CMU 15-494 Final Project

Kinect Depth Map In Mirage (Mark Perez)


Goal:

To have a working simulator of the kinect depth map in mirage.


Approach:

Ray Tracing vs. Graphics

There are two basic approaches to model the kinect depth map in a simulated environment. The first involves ray tracing, where for each pixel you draw a straight line from the camera and measure how far it travels until it collides with an object. The second involves calculating depth using data from the rendering system.

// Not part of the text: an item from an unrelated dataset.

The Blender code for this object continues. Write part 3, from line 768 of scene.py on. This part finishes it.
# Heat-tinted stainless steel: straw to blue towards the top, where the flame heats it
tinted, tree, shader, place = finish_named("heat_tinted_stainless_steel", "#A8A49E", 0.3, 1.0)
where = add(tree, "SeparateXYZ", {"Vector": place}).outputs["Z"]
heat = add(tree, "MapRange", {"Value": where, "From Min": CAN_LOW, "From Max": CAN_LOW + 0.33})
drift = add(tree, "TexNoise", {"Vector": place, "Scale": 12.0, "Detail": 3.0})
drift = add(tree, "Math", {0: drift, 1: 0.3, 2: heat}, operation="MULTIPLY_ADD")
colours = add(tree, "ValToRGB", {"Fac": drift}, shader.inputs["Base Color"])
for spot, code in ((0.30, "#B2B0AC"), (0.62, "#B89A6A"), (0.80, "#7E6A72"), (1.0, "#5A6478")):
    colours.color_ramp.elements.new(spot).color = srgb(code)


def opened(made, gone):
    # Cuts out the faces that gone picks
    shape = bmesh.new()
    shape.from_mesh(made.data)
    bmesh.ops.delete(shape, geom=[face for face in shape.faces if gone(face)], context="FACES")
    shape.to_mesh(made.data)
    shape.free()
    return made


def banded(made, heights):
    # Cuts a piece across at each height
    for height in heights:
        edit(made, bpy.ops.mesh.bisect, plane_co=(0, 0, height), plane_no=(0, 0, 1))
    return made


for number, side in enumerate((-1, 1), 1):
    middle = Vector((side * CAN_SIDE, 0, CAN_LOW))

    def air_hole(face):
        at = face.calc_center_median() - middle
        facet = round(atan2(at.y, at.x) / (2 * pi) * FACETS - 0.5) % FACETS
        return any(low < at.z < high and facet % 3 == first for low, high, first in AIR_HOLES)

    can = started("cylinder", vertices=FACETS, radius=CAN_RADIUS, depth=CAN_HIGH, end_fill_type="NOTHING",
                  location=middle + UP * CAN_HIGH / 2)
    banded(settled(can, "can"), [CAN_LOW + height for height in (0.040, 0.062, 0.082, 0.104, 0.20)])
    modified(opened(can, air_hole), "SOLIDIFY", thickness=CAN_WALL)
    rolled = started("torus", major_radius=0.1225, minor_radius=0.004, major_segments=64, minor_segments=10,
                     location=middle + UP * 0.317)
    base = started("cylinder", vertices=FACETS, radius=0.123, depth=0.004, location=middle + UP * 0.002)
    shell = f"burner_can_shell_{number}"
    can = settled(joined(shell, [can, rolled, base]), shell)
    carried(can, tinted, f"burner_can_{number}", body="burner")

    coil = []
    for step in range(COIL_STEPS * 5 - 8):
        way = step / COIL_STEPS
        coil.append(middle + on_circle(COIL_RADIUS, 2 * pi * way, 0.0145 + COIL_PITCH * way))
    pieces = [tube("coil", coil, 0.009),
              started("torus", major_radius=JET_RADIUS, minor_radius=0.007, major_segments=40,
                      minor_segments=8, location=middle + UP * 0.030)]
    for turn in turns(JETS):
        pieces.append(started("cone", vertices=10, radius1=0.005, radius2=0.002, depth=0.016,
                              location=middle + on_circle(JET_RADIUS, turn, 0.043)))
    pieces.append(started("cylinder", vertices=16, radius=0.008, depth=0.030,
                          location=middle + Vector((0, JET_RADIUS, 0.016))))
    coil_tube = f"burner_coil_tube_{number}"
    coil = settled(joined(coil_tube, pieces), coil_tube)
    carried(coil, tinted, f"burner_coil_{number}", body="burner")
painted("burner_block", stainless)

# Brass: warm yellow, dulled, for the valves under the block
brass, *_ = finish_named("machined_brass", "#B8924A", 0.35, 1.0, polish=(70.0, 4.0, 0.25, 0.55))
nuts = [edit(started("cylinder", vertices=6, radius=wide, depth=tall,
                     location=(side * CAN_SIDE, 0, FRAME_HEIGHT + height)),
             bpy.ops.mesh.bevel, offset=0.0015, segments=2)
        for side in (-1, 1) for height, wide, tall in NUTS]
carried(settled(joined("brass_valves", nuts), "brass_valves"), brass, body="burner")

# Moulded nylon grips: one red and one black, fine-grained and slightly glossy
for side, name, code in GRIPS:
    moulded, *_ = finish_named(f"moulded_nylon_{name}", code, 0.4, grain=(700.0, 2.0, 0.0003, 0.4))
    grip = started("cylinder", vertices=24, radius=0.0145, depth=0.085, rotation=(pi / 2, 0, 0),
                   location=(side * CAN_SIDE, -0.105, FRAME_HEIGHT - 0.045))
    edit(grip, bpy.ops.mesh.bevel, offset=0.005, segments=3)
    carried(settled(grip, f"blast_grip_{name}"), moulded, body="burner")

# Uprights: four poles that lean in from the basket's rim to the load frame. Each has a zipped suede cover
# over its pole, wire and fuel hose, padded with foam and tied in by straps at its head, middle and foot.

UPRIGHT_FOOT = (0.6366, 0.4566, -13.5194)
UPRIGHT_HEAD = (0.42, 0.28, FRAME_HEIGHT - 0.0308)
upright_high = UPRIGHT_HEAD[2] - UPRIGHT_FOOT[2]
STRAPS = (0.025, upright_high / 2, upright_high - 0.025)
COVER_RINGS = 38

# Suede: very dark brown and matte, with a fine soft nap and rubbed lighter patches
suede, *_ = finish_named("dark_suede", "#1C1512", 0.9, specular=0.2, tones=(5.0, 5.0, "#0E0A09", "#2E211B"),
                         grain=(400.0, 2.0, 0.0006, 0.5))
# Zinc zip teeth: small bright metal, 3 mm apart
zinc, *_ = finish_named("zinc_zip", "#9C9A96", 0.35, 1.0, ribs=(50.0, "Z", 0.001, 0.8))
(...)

  Ray tracing Graphics based
Performance <1 FPS +30 FPS
Accuracy Perfect Close to perfect, may act funny on objects with low vertex counts
Need to implement Ray Tracing Algorithm Vertex Shader

 

In the end, I decided to go with using the rendering system, mainly because of the difference in performances.


Implementation:

Shaders

Shaders are what allow the rendering system to do most of the work when calculating depth. Objects in 3D graphics are typically represented as triangulated polyhedra (see image below).

triangulated sphere

Shaders allow you to perform operations on the vertices of these objects. Specifically, when the 3D object is being rendered, its position from the rendering camera is known. This tells us the depth of each vertex. That depth is then encoded as a 24-bit RGB color according to the following formula:

depth = (R << 16) + (G << 8) + B

Mirage

Cameras are implemented as dictionaries inside mirage. The only thing I needed to change there was to add a flag which stated if the camera should render with the normal materials present in the scene or with the "depth material" defined by the shader above.

A seperate image stream also needs to be created and directed to where Tekkotsu stores the depth buffer.


Progress / Future Work:

The vertex program is finished and it is partially integrated into mirage. More work needs to be done on the mirage driver to make the depth camera a seperate stream from the raw cam.

In the future, it would be interesting to explore modeling the error of the physical kinect. The depth frame returned right now does not accurately reflect how the kinect performs.


Demo:

Youtube clip:

demo

The demo shows a video of the vertex shader being used to detect depth. The raw cam channel is used to get the depth frames (see above). Therefore, the blue/green image displayed is a visualization of the depth values. The demo state machine then looks at a pixel in the center of this image and converts the YUV pixel into an RGB pixel to retrieve the depth. You can see in the demo the robot starts out approximately 3000 mm from the target, moves to 2000 mm, and then moves to 1000 mm.